Le valigie nell'ingresso



Per favore, non ditemelo.
Non ditemi così: sta andando solo a Padova,  lo posso andare a trovare quando voglio, con Skype sarà come se fosse qui, anzi, meglio. Salvo rare eccezioni, con quella giovane ostrica non si scambiano più di dieci parole al giorno.
Non ditemelo:  è un adulto, se vivessimo in un Paese anglosassone sarebbe fuori di casa da anni, ha finito la triennale dunque evviva evviva, con questo sistema anche la magistrale arriverà prima di sicuro.
Sono tutte cose che so e che mi ripeto come un mantra da un pezzo.
Stamattina è tutta un’altra cosa, però.
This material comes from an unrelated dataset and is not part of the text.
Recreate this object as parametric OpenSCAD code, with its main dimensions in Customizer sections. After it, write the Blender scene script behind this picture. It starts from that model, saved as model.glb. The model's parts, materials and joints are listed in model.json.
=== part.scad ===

Stamattina le valigie stracolme sono tra i piedi per l’ultima volta, tra poco andrà a prendere il treno e da stanotte non dormirà più a casa.
Un’altra testa sul cuscino che non posso più contare prima di andare a dormire.
Senza contare che di certo nel prossimo biennio un’esperienza all’estero salterà fuori: e allora lì sì che non sarà dietro l’angolo. E poi, se non torna? Se trova fuori dai confini nazionali il suo destino?
Lo so, lo so: sono io la prima che se ne voleva andare. Sono io che gli ho insegnato a guardare la vita senza il paraocchi. Sono io che ho cercato di insegnargli ad essere cittadini del mondo.
Tutte queste sono razionalizzazioni.
L’unica cosa vera è il mio cuore che si sbriciola un’altra volta, un mese esatto dopo la prima. Vediamo se stavolta riesco a evitare di aggrapparmi al suo collo come una scimmia, frignando come una fontana. Vi saprò dire. Nutro forti timori sulla resistenza delle mie paratie, però. Lo confesso.